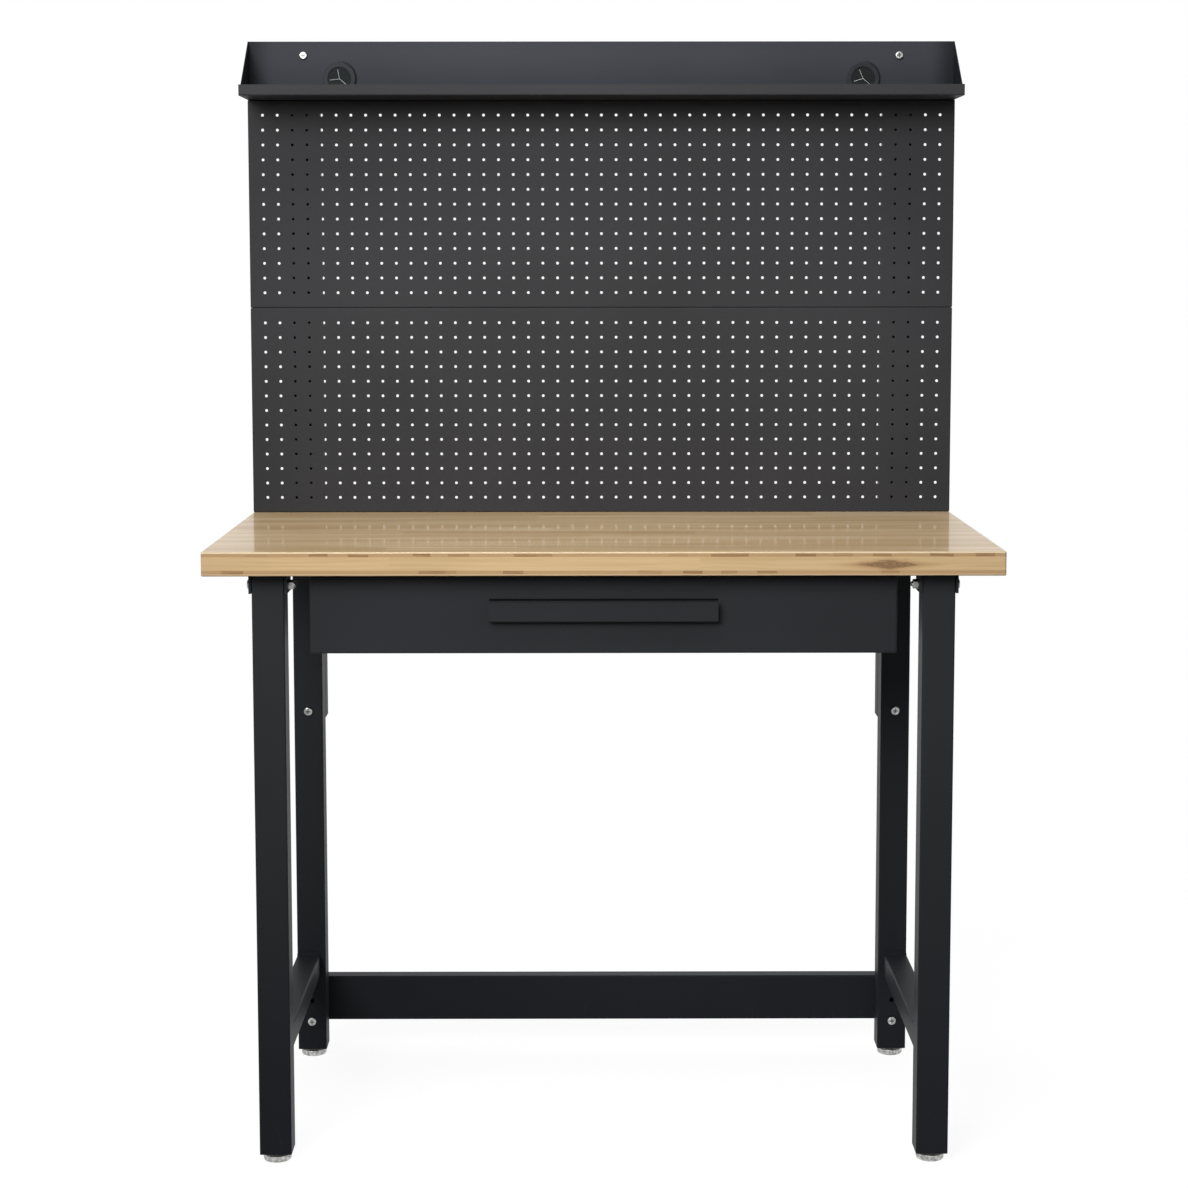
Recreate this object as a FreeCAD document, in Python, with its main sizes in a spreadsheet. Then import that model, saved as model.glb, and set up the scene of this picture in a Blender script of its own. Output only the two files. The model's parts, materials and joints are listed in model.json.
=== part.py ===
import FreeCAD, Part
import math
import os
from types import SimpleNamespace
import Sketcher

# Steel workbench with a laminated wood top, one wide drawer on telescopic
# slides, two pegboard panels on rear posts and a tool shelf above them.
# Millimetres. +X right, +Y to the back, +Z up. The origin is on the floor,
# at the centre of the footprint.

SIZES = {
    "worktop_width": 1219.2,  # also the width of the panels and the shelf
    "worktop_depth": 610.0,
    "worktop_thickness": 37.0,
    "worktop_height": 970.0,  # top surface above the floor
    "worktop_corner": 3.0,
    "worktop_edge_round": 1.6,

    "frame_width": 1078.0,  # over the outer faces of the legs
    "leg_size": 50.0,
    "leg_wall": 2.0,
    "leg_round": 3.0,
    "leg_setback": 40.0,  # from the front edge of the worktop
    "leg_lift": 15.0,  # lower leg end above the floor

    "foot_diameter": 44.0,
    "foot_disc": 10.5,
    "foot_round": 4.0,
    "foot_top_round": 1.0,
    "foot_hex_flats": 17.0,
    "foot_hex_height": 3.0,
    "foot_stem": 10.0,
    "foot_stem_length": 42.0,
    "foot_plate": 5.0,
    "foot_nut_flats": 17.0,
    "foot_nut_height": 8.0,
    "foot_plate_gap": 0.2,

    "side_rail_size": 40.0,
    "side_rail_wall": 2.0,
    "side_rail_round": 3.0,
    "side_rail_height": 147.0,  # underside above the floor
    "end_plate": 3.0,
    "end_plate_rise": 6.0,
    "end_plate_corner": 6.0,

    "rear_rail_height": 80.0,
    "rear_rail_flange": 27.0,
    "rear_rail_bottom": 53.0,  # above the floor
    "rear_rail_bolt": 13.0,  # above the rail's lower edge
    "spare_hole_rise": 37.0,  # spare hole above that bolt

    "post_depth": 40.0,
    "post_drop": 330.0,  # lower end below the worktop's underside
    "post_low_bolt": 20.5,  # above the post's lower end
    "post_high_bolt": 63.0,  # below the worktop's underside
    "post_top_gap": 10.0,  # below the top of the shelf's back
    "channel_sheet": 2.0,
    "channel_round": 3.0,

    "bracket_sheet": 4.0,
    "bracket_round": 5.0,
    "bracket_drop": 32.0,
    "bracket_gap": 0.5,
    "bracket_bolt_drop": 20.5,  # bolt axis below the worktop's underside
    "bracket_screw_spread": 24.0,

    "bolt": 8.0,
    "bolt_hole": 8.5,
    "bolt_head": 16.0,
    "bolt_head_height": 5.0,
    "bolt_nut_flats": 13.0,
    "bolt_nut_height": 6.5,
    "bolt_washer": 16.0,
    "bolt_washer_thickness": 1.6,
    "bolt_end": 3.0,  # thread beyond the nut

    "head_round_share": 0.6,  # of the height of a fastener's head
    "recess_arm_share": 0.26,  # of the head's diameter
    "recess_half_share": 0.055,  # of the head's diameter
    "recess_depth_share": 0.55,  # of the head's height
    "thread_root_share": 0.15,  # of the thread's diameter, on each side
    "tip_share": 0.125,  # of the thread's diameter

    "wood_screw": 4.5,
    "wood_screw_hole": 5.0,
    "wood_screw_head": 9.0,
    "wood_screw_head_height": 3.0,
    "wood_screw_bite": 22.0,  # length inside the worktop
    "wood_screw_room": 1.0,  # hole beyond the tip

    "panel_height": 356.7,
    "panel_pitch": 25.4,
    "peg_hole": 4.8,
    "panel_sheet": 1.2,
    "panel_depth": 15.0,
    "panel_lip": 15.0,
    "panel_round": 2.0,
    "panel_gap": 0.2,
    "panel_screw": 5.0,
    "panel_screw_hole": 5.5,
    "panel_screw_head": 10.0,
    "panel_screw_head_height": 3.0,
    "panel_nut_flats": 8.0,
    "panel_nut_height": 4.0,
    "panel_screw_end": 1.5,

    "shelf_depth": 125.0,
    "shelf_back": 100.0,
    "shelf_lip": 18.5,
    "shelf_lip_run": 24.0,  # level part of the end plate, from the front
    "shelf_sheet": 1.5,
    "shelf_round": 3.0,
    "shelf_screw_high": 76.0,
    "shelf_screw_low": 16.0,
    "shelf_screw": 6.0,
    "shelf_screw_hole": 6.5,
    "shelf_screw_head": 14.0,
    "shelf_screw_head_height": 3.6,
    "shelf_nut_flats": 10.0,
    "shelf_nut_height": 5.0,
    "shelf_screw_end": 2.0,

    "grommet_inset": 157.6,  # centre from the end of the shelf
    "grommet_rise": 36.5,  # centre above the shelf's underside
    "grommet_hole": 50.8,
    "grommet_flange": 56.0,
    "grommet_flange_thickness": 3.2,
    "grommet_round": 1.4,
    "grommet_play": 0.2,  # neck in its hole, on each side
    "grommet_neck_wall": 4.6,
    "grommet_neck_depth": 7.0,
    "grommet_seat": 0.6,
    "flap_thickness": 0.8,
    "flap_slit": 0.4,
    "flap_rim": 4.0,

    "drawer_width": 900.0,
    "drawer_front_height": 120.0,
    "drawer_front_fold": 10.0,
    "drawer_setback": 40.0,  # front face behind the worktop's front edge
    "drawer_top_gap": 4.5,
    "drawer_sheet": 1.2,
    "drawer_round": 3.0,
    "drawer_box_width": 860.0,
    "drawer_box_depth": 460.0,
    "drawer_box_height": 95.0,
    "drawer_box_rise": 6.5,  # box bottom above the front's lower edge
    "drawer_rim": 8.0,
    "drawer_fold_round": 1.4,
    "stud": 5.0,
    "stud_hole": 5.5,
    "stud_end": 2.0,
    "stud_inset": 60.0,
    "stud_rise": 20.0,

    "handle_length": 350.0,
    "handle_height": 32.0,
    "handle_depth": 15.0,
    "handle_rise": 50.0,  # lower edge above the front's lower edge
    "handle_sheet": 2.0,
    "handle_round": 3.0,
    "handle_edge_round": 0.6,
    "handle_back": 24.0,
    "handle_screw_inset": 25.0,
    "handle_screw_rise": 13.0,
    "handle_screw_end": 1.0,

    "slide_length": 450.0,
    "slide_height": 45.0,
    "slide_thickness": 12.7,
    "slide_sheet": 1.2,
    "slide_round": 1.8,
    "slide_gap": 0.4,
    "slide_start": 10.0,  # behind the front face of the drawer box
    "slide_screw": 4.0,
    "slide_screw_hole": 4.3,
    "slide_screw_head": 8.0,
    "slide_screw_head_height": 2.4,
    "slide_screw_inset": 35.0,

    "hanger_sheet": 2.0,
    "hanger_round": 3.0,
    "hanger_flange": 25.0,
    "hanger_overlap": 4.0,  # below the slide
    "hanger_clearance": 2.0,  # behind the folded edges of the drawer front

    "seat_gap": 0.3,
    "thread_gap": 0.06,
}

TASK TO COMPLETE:
Extract the listing in its entirety, matching it exactly.

ANSWER FOR THIS EXERCISE:
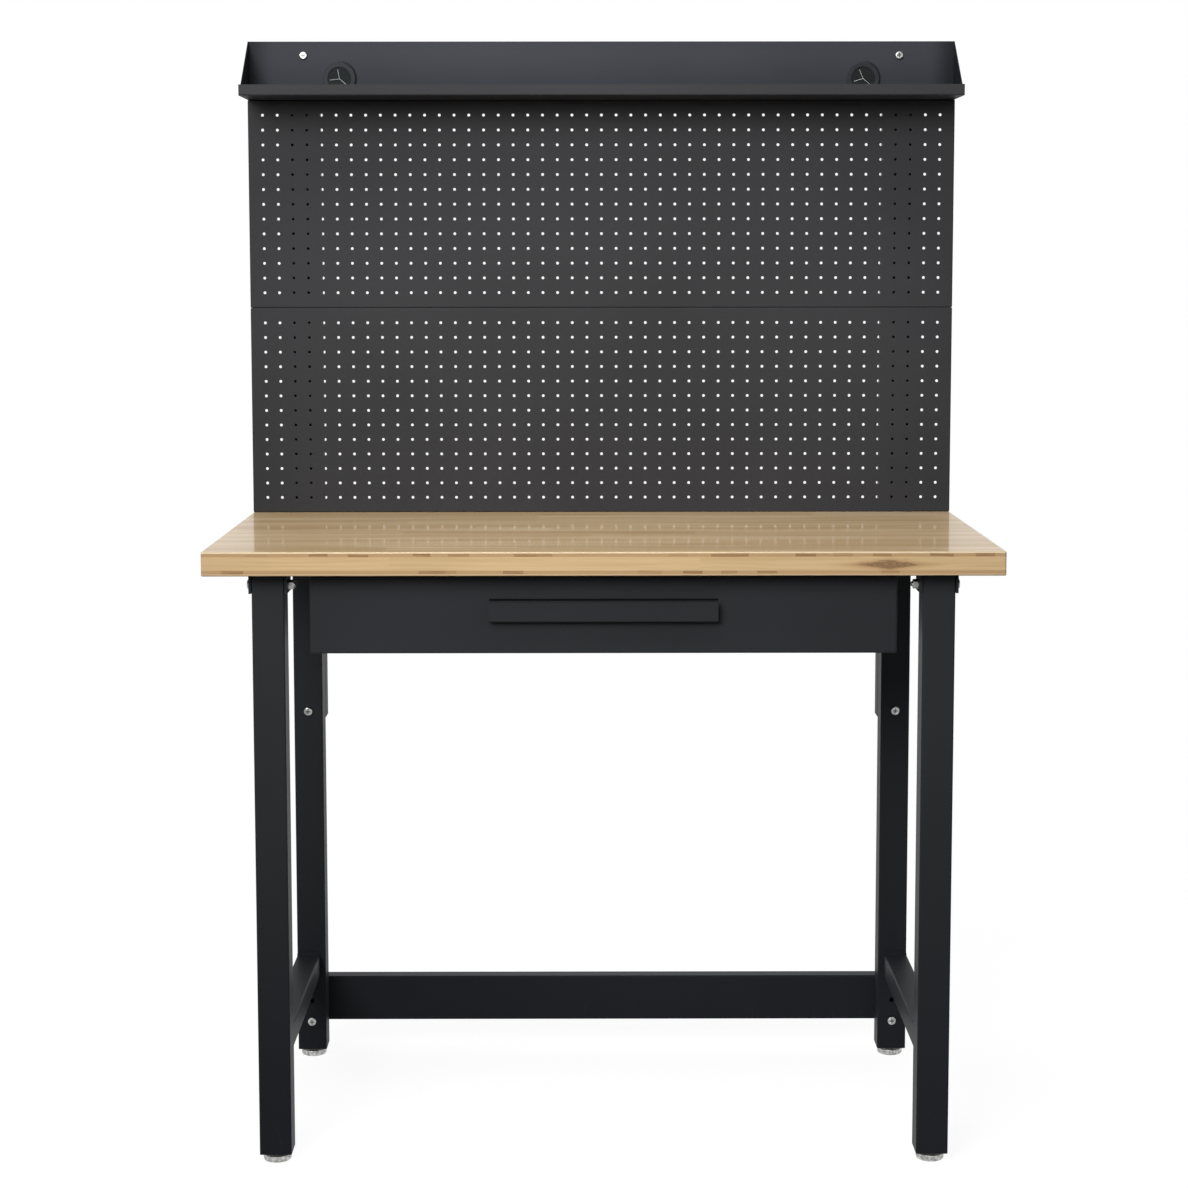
Recreate this object as a FreeCAD document, in Python, with its main sizes in a spreadsheet. Then import that model, saved as model.glb, and set up the scene of this picture in a Blender script of its own. Output only the two files. The model's parts, materials and joints are listed in model.json.
=== part.py ===
import FreeCAD, Part
import math
import os
from types import SimpleNamespace
import Sketcher

# Steel workbench with a laminated wood top, one wide drawer on telescopic
# slides, two pegboard panels on rear posts and a tool shelf above them.
# Millimetres. +X right, +Y to the back, +Z up. The origin is on the floor,
# at the centre of the footprint.

SIZES = {
    "worktop_width": 1219.2,  # also the width of the panels and the shelf
    "worktop_depth": 610.0,
    "worktop_thickness": 37.0,
    "worktop_height": 970.0,  # top surface above the floor
    "worktop_corner": 3.0,
    "worktop_edge_round": 1.6,

    "frame_width": 1078.0,  # over the outer faces of the legs
    "leg_size": 50.0,
    "leg_wall": 2.0,
    "leg_round": 3.0,
    "leg_setback": 40.0,  # from the front edge of the worktop
    "leg_lift": 15.0,  # lower leg end above the floor

    "foot_diameter": 44.0,
    "foot_disc": 10.5,
    "foot_round": 4.0,
    "foot_top_round": 1.0,
    "foot_hex_flats": 17.0,
    "foot_hex_height": 3.0,
    "foot_stem": 10.0,
    "foot_stem_length": 42.0,
    "foot_plate": 5.0,
    "foot_nut_flats": 17.0,
    "foot_nut_height": 8.0,
    "foot_plate_gap": 0.2,

    "side_rail_size": 40.0,
    "side_rail_wall": 2.0,
    "side_rail_round": 3.0,
    "side_rail_height": 147.0,  # underside above the floor
    "end_plate": 3.0,
    "end_plate_rise": 6.0,
    "end_plate_corner": 6.0,

    "rear_rail_height": 80.0,
    "rear_rail_flange": 27.0,
    "rear_rail_bottom": 53.0,  # above the floor
    "rear_rail_bolt": 13.0,  # above the rail's lower edge
    "spare_hole_rise": 37.0,  # spare hole above that bolt

    "post_depth": 40.0,
    "post_drop": 330.0,  # lower end below the worktop's underside
    "post_low_bolt": 20.5,  # above the post's lower end
    "post_high_bolt": 63.0,  # below the worktop's underside
    "post_top_gap": 10.0,  # below the top of the shelf's back
    "channel_sheet": 2.0,
    "channel_round": 3.0,

    "bracket_sheet": 4.0,
    "bracket_round": 5.0,
    "bracket_drop": 32.0,
    "bracket_gap": 0.5,
    "bracket_bolt_drop": 20.5,  # bolt axis below the worktop's underside
    "bracket_screw_spread": 24.0,

    "bolt": 8.0,
    "bolt_hole": 8.5,
    "bolt_head": 16.0,
    "bolt_head_height": 5.0,
    "bolt_nut_flats": 13.0,
    "bolt_nut_height": 6.5,
    "bolt_washer": 16.0,
    "bolt_washer_thickness": 1.6,
    "bolt_end": 3.0,  # thread beyond the nut

    "head_round_share": 0.6,  # of the height of a fastener's head
    "recess_arm_share": 0.26,  # of the head's diameter
    "recess_half_share": 0.055,  # of the head's diameter
    "recess_depth_share": 0.55,  # of the head's height
    "thread_root_share": 0.15,  # of the thread's diameter, on each side
    "tip_share": 0.125,  # of the thread's diameter

    "wood_screw": 4.5,
    "wood_screw_hole": 5.0,
    "wood_screw_head": 9.0,
    "wood_screw_head_height": 3.0,
    "wood_screw_bite": 22.0,  # length inside the worktop
    "wood_screw_room": 1.0,  # hole beyond the tip

    "panel_height": 356.7,
    "panel_pitch": 25.4,
    "peg_hole": 4.8,
    "panel_sheet": 1.2,
    "panel_depth": 15.0,
    "panel_lip": 15.0,
    "panel_round": 2.0,
    "panel_gap": 0.2,
    "panel_screw": 5.0,
    "panel_screw_hole": 5.5,
    "panel_screw_head": 10.0,
    "panel_screw_head_height": 3.0,
    "panel_nut_flats": 8.0,
    "panel_nut_height": 4.0,
    "panel_screw_end": 1.5,

    "shelf_depth": 125.0,
    "shelf_back": 100.0,
    "shelf_lip": 18.5,
    "shelf_lip_run": 24.0,  # level part of the end plate, from the front
    "shelf_sheet": 1.5,
    "shelf_round": 3.0,
    "shelf_screw_high": 76.0,
    "shelf_screw_low": 16.0,
    "shelf_screw": 6.0,
    "shelf_screw_hole": 6.5,
    "shelf_screw_head": 14.0,
    "shelf_screw_head_height": 3.6,
    "shelf_nut_flats": 10.0,
    "shelf_nut_height": 5.0,
    "shelf_screw_end": 2.0,

    "grommet_inset": 157.6,  # centre from the end of the shelf
    "grommet_rise": 36.5,  # centre above the shelf's underside
    "grommet_hole": 50.8,
    "grommet_flange": 56.0,
    "grommet_flange_thickness": 3.2,
    "grommet_round": 1.4,
    "grommet_play": 0.2,  # neck in its hole, on each side
    "grommet_neck_wall": 4.6,
    "grommet_neck_depth": 7.0,
    "grommet_seat": 0.6,
    "flap_thickness": 0.8,
    "flap_slit": 0.4,
    "flap_rim": 4.0,

    "drawer_width": 900.0,
    "drawer_front_height": 120.0,
    "drawer_front_fold": 10.0,
    "drawer_setback": 40.0,  # front face behind the worktop's front edge
    "drawer_top_gap": 4.5,
    "drawer_sheet": 1.2,
    "drawer_round": 3.0,
    "drawer_box_width": 860.0,
    "drawer_box_depth": 460.0,
    "drawer_box_height": 95.0,
    "drawer_box_rise": 6.5,  # box bottom above the front's lower edge
    "drawer_rim": 8.0,
    "drawer_fold_round": 1.4,
    "stud": 5.0,
    "stud_hole": 5.5,
    "stud_end": 2.0,
    "stud_inset": 60.0,
    "stud_rise": 20.0,

    "handle_length": 350.0,
    "handle_height": 32.0,
    "handle_depth": 15.0,
    "handle_rise": 50.0,  # lower edge above the front's lower edge
    "handle_sheet": 2.0,
    "handle_round": 3.0,
    "handle_edge_round": 0.6,
    "handle_back": 24.0,
    "handle_screw_inset": 25.0,
    "handle_screw_rise": 13.0,
    "handle_screw_end": 1.0,

    "slide_length": 450.0,
    "slide_height": 45.0,
    "slide_thickness": 12.7,
    "slide_sheet": 1.2,
    "slide_round": 1.8,
    "slide_gap": 0.4,
    "slide_start": 10.0,  # behind the front face of the drawer box
    "slide_screw": 4.0,
    "slide_screw_hole": 4.3,
    "slide_screw_head": 8.0,
    "slide_screw_head_height": 2.4,
    "slide_screw_inset": 35.0,

    "hanger_sheet": 2.0,
    "hanger_round": 3.0,
    "hanger_flange": 25.0,
    "hanger_overlap": 4.0,  # below the slide
    "hanger_clearance": 2.0,  # behind the folded edges of the drawer front

    "seat_gap": 0.3,
    "thread_gap": 0.06,
}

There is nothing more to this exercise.